Treatment During an Acute Attack
The immediate goal is to bring eye pressure down before the optic nerve sustains irreversible damage. Doctors use a combination of eye drops and oral or intravenous medications that work through different pathways to reduce fluid production and pull fluid out of the eye. Within about an hour, pressure typically drops enough for the next step.
That next step is a laser procedure called a peripheral iridotomy. The doctor uses a laser to create a tiny hole in the outer edge of the iris, roughly 150 to 200 micrometers wide. This hole acts as a bypass, allowing fluid to flow directly from behind the iris to the front chamber without having to squeeze through the narrow space between the iris and lens. The procedure takes minutes, is done in a clinic with numbing drops, and relieves the blockage by flattening the iris back into a more normal position. The other eye is almost always treated preventively at the same time, since its anatomy is likely just as narrow.
Managing Chronic Angle Closure
For chronic angle closure caught before an acute attack, laser iridotomy is also the first-line treatment. By opening that bypass in the iris early, the procedure can widen the drainage angle and prevent future attacks. In some cases, the angle has already been damaged by prolonged contact between the iris and the drainage tissue, and pressure remains elevated even after the iridotomy. These patients typically need ongoing pressure-lowering eye drops, similar to what people with open-angle glaucoma use.
If drops and laser treatment aren’t enough to control the pressure, surgical options can create new drainage pathways or remove the natural lens of the eye (replacing it with a thinner artificial one) to physically open up more space in the front chamber. Lens replacement is increasingly used because it addresses the underlying anatomical crowding rather than just managing the pressure after the fact.

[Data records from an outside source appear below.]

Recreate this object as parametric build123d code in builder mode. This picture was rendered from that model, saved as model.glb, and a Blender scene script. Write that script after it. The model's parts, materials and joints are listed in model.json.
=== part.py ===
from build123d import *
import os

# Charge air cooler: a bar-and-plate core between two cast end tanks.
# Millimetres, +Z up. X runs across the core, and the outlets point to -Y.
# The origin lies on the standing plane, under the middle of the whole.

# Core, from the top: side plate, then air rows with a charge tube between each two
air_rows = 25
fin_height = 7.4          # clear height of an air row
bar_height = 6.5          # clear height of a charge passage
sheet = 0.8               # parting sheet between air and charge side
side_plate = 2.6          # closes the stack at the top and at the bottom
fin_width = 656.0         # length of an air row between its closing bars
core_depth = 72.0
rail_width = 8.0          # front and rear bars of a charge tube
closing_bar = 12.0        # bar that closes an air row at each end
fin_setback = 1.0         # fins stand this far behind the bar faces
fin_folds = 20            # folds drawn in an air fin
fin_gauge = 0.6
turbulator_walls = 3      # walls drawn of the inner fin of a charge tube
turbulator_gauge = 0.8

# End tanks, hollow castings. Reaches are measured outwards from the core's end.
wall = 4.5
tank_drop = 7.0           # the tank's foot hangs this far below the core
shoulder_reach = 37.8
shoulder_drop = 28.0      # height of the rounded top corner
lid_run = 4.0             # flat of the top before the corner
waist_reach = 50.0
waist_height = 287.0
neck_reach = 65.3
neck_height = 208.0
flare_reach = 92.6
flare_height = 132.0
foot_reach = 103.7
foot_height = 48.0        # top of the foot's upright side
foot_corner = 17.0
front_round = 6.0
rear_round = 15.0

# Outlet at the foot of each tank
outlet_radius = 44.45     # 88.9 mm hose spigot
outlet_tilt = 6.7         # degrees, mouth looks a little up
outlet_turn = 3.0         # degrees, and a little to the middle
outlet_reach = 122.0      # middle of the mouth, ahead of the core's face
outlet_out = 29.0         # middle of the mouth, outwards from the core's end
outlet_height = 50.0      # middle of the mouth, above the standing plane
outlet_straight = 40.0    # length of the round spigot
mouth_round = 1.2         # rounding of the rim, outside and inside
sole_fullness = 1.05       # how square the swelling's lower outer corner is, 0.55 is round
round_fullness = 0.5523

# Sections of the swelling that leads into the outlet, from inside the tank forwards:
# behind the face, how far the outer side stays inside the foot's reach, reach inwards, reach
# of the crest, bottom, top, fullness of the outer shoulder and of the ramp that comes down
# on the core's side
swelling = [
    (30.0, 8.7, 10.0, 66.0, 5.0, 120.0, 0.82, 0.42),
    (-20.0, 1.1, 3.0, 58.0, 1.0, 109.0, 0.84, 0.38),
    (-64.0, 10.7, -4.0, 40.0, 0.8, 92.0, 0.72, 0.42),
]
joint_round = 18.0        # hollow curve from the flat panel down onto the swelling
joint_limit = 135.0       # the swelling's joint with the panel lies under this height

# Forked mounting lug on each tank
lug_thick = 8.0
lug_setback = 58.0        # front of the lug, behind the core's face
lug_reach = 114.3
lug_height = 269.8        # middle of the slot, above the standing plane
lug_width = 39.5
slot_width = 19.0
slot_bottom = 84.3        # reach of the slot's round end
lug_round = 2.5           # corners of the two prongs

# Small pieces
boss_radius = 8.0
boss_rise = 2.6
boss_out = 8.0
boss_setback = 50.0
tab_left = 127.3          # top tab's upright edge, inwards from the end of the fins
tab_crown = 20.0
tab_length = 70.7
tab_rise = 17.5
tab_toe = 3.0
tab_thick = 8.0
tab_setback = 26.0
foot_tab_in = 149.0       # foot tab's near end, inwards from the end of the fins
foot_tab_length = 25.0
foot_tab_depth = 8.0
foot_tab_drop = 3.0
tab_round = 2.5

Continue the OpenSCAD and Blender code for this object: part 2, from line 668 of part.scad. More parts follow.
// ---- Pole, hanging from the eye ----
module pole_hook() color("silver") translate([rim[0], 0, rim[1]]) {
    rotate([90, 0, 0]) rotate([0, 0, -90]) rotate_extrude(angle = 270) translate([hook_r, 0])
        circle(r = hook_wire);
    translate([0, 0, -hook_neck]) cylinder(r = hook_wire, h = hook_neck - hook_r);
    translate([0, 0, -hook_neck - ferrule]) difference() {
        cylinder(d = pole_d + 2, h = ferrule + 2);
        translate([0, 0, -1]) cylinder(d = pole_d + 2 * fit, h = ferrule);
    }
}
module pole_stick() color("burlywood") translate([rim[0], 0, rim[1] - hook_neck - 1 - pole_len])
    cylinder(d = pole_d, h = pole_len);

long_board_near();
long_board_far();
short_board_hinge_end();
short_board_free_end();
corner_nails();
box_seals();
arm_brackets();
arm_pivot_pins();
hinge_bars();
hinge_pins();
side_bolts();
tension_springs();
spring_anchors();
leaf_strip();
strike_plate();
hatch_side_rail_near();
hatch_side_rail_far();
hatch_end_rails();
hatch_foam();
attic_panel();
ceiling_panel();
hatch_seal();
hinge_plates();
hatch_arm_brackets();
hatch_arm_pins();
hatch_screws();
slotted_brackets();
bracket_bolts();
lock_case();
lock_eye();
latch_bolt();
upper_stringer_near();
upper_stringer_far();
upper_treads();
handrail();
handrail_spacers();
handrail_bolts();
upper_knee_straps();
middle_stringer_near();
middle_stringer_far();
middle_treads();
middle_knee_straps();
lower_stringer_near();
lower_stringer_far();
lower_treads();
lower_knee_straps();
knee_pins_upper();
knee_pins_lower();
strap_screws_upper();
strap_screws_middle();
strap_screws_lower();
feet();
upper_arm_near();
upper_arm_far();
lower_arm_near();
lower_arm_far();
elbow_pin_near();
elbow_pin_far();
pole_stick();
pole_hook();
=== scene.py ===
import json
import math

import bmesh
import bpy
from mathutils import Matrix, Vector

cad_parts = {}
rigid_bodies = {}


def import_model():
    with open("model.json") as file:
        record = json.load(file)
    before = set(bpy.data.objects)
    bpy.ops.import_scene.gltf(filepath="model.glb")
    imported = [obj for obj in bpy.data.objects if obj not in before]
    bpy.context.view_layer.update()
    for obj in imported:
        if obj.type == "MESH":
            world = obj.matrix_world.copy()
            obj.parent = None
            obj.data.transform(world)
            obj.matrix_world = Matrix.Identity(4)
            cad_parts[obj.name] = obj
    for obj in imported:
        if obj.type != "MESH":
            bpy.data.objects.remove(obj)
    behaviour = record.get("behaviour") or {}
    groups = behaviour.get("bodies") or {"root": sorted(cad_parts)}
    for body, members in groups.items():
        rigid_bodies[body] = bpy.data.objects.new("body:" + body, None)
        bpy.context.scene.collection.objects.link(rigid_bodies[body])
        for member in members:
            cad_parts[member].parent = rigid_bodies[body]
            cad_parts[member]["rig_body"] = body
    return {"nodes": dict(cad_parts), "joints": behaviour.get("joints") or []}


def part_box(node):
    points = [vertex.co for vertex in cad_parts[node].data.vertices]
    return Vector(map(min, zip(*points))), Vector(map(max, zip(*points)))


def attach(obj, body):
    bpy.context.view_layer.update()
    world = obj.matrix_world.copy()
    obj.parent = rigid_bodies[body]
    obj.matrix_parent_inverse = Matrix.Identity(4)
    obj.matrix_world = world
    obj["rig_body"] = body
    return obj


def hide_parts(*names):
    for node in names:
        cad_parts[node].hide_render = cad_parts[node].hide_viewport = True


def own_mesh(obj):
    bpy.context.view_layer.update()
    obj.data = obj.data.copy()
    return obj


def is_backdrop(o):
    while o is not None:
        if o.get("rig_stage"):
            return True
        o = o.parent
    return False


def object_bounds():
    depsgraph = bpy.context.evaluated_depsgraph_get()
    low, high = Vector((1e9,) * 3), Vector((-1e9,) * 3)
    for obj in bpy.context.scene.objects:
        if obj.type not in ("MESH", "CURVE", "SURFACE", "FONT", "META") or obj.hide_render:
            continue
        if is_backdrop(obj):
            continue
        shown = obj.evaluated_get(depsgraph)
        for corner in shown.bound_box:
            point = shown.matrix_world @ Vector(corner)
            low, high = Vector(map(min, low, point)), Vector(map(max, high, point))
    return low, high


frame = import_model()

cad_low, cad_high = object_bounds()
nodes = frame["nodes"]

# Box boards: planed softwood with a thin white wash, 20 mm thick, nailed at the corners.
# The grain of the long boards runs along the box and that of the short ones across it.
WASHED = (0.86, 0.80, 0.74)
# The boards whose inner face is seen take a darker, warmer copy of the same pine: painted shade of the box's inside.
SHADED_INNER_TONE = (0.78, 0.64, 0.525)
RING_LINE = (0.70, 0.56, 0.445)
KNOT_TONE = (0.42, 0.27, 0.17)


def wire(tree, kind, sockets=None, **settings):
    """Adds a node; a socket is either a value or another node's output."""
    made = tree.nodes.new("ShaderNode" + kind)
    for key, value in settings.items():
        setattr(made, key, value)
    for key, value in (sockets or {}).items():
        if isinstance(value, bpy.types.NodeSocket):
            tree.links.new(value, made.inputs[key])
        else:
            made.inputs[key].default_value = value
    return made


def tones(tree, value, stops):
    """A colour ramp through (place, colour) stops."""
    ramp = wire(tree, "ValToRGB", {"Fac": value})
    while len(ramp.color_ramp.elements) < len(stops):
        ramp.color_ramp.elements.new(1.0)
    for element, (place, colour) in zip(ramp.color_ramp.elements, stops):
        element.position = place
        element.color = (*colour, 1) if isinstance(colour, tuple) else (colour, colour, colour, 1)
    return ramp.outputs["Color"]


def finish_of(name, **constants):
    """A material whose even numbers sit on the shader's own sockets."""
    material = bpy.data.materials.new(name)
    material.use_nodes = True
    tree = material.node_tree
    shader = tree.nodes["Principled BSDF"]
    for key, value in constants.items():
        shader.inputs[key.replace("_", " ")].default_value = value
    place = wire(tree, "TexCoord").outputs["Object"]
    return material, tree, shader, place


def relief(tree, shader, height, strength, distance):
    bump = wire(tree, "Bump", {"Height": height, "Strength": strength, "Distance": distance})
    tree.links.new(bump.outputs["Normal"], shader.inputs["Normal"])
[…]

Why Routine Eye Exams Matter
Because chronic angle closure has no early symptoms and narrow angles can exist for years before causing problems, the only reliable way to catch it is through a comprehensive eye exam that includes a pressure check and a look at the drainage angle. This is especially important if you’re over 40, farsighted, or of East or Southeast Asian descent. Catching narrow angles before an attack means a quick, preventive laser procedure rather than an emergency room visit with potential permanent vision loss.